OnRowChange: same as OnManualSubmit; only when user double-clicks on new record in table, DB is updated; unusable here

OnFieldChange: Field is updated, but highlight is lost. Next field is not updated. When there is table widget, user needs to re-select row. But we have only form, can't re-select (at least not this way).

Current solution: b2 calls:

self.ee.model.submitAll() self.mapper.setCurrentIndex(0)

on button click or on QLineEdit's signal editingFinished() emitted on tab (on Return currently, QLineEdit's content is restored from DB, which is especially annoying). I tried a lot of tricks, including programmatically sending FocusOut:

focusWidget = QApplication.focusWidget() QApplication.sendEvent(focusWidget, QFocusEvent(QEvent.FocusOut))

to mimic Tab behavior, but nothing worked. The best way to save currently is pressing Tab (NOT Enter!) or clicking on Save button (what matters here is not the button's function but the fact that by clicking it, the old widget loses focus). To sum up, this widget can be used, but with caution. Always check if its contents is really saved.

TODO: A more robust solution must be found, and several approaches (layouts) should be tested in parallel.

GenericEntity functionality

Some problems occur again and again, in almost all entity types, and part of these are solved in the GenericEntity class.

For example, often a string is given, e.g. the formatted name "Dr. Albert Einstein", and needed is this string split up into fields and their values, in the example givname='Albert', famname='Einstein' and title='Dr.'. The GenericEntity class solves this problem in its function getNameFromString().

Another problem: Given a new entity (instance), decide if and which existing entity matches it. This problem is addressed by getPossibleMatches().

These functions need some data to work. The former needs the list getNamePatterns, the latter needs the matchTryList. Both are currently stored in the entity table and must be carefully set up.

Important

This and other manipulations of the entity table must be done with extreme care. This table is essential for the functioning of Unibas.

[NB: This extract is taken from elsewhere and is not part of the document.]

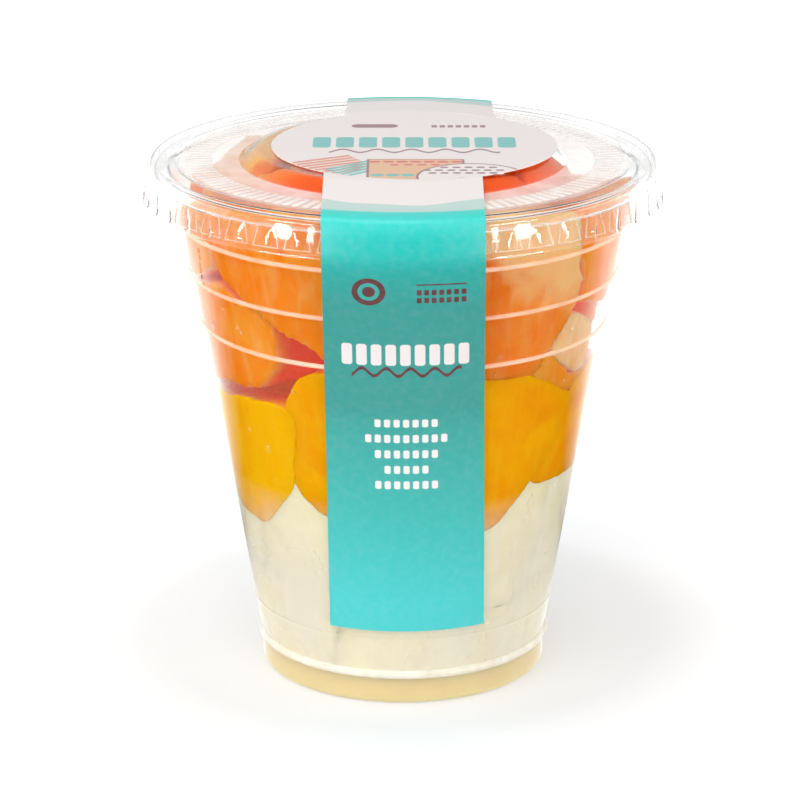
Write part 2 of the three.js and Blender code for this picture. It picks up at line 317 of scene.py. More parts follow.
def face_out(sheet, height=0):
    """Turns the sheet's faces to point away from the cup's axis at that height."""
    mesh = sheet.data
    inside = Vector((0, 0, height * MM))
    if sum((face.center - inside).dot(face.normal) * face.area for face in mesh.polygons) < 0:
        mesh.flip_normals()


def thicken(sheet, thickness, offset=-1.0):
    """Gives a sheet its thickness, to the inside by default."""
    bpy.context.view_layer.objects.active = sheet
    bpy.ops.object.modifier_add(type="SOLIDIFY")
    wall = sheet.modifiers[-1]
    wall.thickness = thickness * MM
    wall.offset = offset
    bpy.ops.object.modifier_apply(modifier=wall.name)


def smooth(piece, angle=40):
    """Shades a piece smooth, with its sharp edges kept."""
    bpy.ops.object.select_all(action="DESELECT")
    piece.select_set(True)
    bpy.context.view_layer.objects.active = piece
    bpy.ops.object.shade_smooth_by_angle(angle=math.radians(angle))


def bumped(tree, shader, height, distance, strength=1.0):
    """Puts a bump of that height on the shader, distance in metres."""
    bump = add_node(tree, "ShaderNodeBump", Strength=strength, Distance=distance)
    tree.links.new(height, bump.inputs["Height"])
    tree.links.new(bump.outputs["Normal"], shader.inputs["Normal"])
    return bump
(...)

In the following, we will discuss the mentioned functions in detail. To understand them, a good knowledge of Python and especially regular expressions is needed.

The getNameFromString() function

This function tries to read data, e.g. a person's given name (givname) and family name (famname) from a given string.

Often an entity is given, from an infosource or wherever, as a string, e.g. a formatted name such as "Dr. Albert Einstein". The task of this function is to extract data, in the example givname='Albert', famname='Einstein' and title='Dr.'. To do this, the function tries several patterns. If the input string matches such a pattern, its parts can be associated with the fields of the entity. In the example, the pattern

(?P<title>Dr.) *(?P<givname>[A-Z]w*) (?P<famname>w+)

would match.

Of course this function is not limited to persons only. this is just an example. However, for every entity type a different list of patterns is needed. Currently, these lists are stored in the get_name_patterns field of the entity table. You have been warned that you must be extremely careful writing these lists.

Technically, these patterns are regular expressions with symbolic group names defined by

(?P<id>)

See http://docs.python.org/library/re.html.

If a pattern matches, the functions extracts the group values corresponding to the symbolic group names from the pattern. The first matching pattern "wins", others are not taken into account. Therefore the ordering of the list matters.

The getPossibleMatches() function

This function tries to return a list of existing records from the database table that might match (be identical) with this instance, ordered roughly by likelihood. It returns a list of tuples (id, likelihood, descr) where likelihood is a value between 0 and 100, and descr is tostring from entity table (human-readable description as plain text). The list is sorted by likelihood in descending order, so the first item is most likely one.

This function needs data stored in the match_try_list field of the entity table. Again, be careful editing it.

The format is:

[(10,"famname='%(famname)s'"),(90,"givname='%(givname)s' AND famname='%(famname)s'")]

It is a list of matching attempts between in-memory instance and DB instances. Each attempt consists of an approximate likelihood and an uninstantiated WHERE statement. This WHERE statement will be instantiated with values from self.vd, if possible, and with that instantiated WHERE statement a SELECT will be made. The results of all those SELECTs are returned after sorting, so here the order does not matter, as all elements are taken into account and the result is sorted anyway. Duplicates are removed.